Monitoring of controls
Many activities undertaken by an agency contribute to their regime of monitoring controls. These include quality assurance arrangements, internal and external reviews, control self-assessment processes, and internal audit. The ANAO noted that control self-assessment arrangements, first introduced to assist agencies meet their responsibilities to provide a Certificate of Compliance in respect of 2006–07, has become an integral part of agencies' control regimes. Internal audit was also continuing to have a key role in some agencies in assisting in the Certificate of Compliance process.
Summary of audit reports
The ANAO rates its findings according to a risk scale. Audit findings that pose a significant risk to the entity and that should be addressed as a matter of urgency, are rated as ‘A'. Findings that pose a moderate risk are rated as ‘B'; these should be addressed by entities within the next 12 months. Findings that are procedural in nature, or reflect relatively minor administrative shortcomings, are rated as ‘C'.

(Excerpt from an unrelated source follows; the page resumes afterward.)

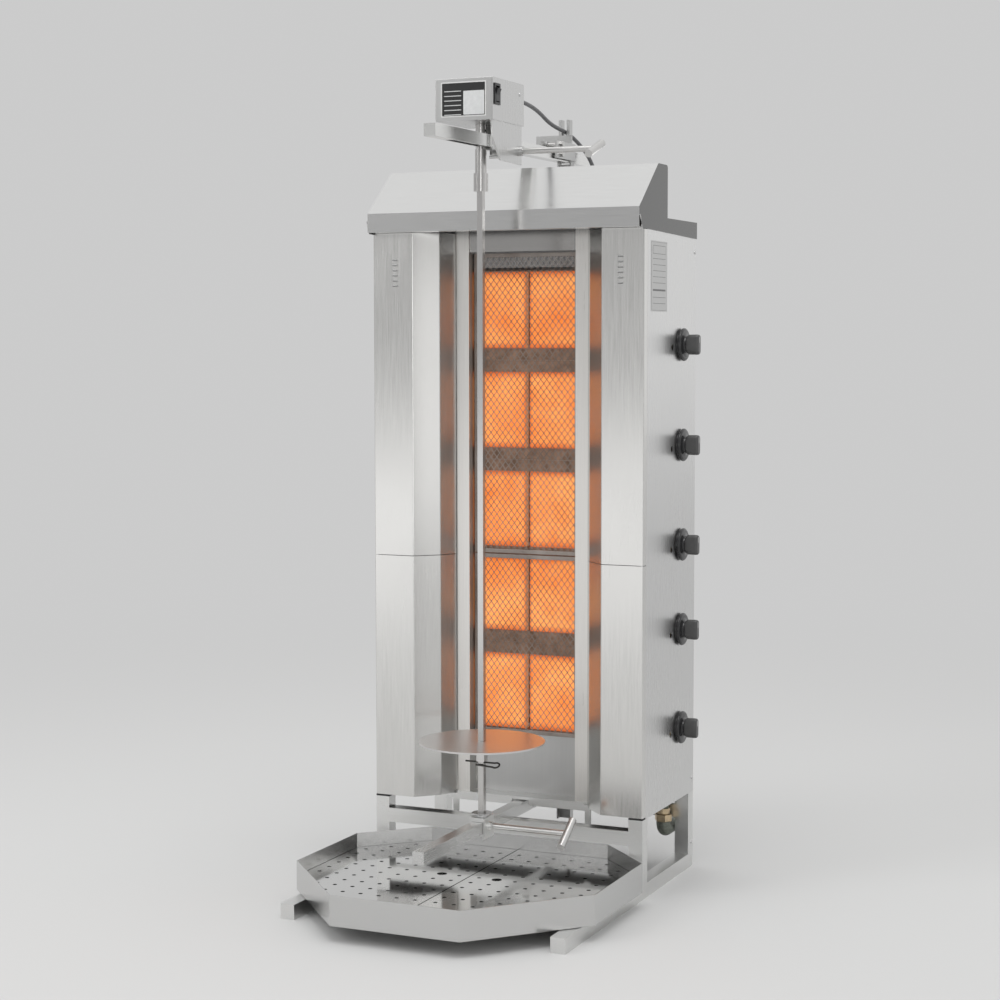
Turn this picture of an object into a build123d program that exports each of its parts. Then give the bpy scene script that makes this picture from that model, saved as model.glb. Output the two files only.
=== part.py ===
"""Vertical gas rotisserie grill (doner / gyros oven) in stainless steel, millimetres.

Frame: +Z up, floor at z = 0, the cook stands on the -Y side, X = 0 is the mid plane of the cabinet.
"""
import math
import os

from build123d import *

os.makedirs("parts", exist_ok=True)

# ---- driving dimensions -------------------------------------------------------------------------
cabinet_width = 500.0
sheet = 1.5
body_gap = 0.4                 # air between pieces that move past each other
turning_fit = 0.05             # radial play of a pin that turns in its hole

# base frame
frame_tube = 25.0
frame_wall = 2.0
runner_front = -305.0
runner_back = 296.0
front_post_y = 35.0
post_top = 135.0
cross_tube_z = 90.0
pad_height = 3.0
pad_depth = 15.0

# slide rails (square tube) for the bottom bearing and for the motor
rail_tube = 20.0
rail_wall = 2.0
lower_rail_front = -306.0
upper_rail_z = 1254.5
upper_rail_front = -255.0
upper_rail_back = 392.0
rail_play = 0.3

# cabinet
panel_front = 51.2
panel_back = 297.0
roof_z = 1142.0
roof_flange_back_z = 1113.5
roof_flange_front_z = 1120.5
roof_front_top = 12.5
roof_front_low = 20.5
panel_flange = 12.0
panel_foot_width = 20.0
panel_foot_depth = 9.0
lip_front = 12.0
lip_low = 1122.5
lip_high = 1155.0
hood_crest_y = 103.0
hood_crest_z = 1231.0
hood_back = 150.0
hood_corner = 6.0
hood_outlet_height = 22.0
hood_outlet_inset = 50.0
hood_outlet_drop = 6.0
duct_inset = 40.0
duct_front = 44.0
duct_back = 119.0

# wings (the hinged shields beside the burners)
wing_front = 35.0
wing_corner_x = 175.0
wing_knee_x = 140.0
wing_knee_y = 70.0
wing_tip_x = 124.0
wing_tip_y = 102.0
wing_return = 15.0
wing_top_gap = 0.5
wing_notch_depth = 3.5
wing_seam = 563.5
wing_seam_gap = 1.0
hinge_inset = 4.5
hinge_y = 39.0
hinge_rod_r = 2.5
hinge_tab_r = 4.0
hinge_tab_width = 13.0
hinge_tab_depth = 9.0
vent_count = 6
vent_width = 9.0
vent_height = 2.5
vent_pitch = 8.8
vent_x = 208.0
vent_low_z = 1031.5

# burner column
pillar_outer_x = 125.0
pillar_inner_x = 100.0
pillar_front = 105.0
pillar_back = 130.0
sill_top = 142.0
sill_height = 14.5
sill_half = 131.0
sill_notch_play = 6.0
sill_setback = 7.0
sill_inset = 4.0
strap_width = 11.0
strap_foot_low = 3.0
strap_foot_high = 12.0
column_top = 1128.0
fascia_low = 1090.0
fascia_setback = 3.0
cap_skirt_gap = 5.4
burner_z = (322.4, 495.4, 643.5, 816.6, 989.6)
tile_width = 92.0
tile_height = 132.0
tile_depth = 13.0
tile_seam = 8.0
plenum_depth = 44.0
guard_half_width = 98.0
guard_front = 123.0
guard_depth = 2.0
guard_border = 7.0
guard_low = 248.0
guard_high = 1088.0
guard_split = 565.0
guard_split_gap = 2.0
guard_wire = 1.4
guard_wire_count = 14
guard_clip_height = 12.0
guard_clip_inset = 30.0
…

Most agencies had areas of their financial control environment that required attention although our interim audits found there had been an overall improvement in agencies' financial and related controls. This is reflected in a reduction in the number of significant (Category A) and moderate risk (Category B) findings.
A summary of the trend in Category A and B audit findings between 2006–07 and 2007–08 is outlined below:
- there was four agencies with Category A audit findings in 2007–08 and three agencies in 2006–07;
- the total number of Category A audit findings in 2007–08 is ten compared with 24 in 2006–07;
- the total number of Category B audit findings across all agencies decreased from 97 in 2006–07 to 84 in 2007–08; and
- there was a decrease in the number of Category B audit findings in eight agencies; five showed an increase and the number of Category B audit findings in three agencies remained the same as in 2006–07.
A summary of Category A and B audit findings by agency is provided in Chapter 5.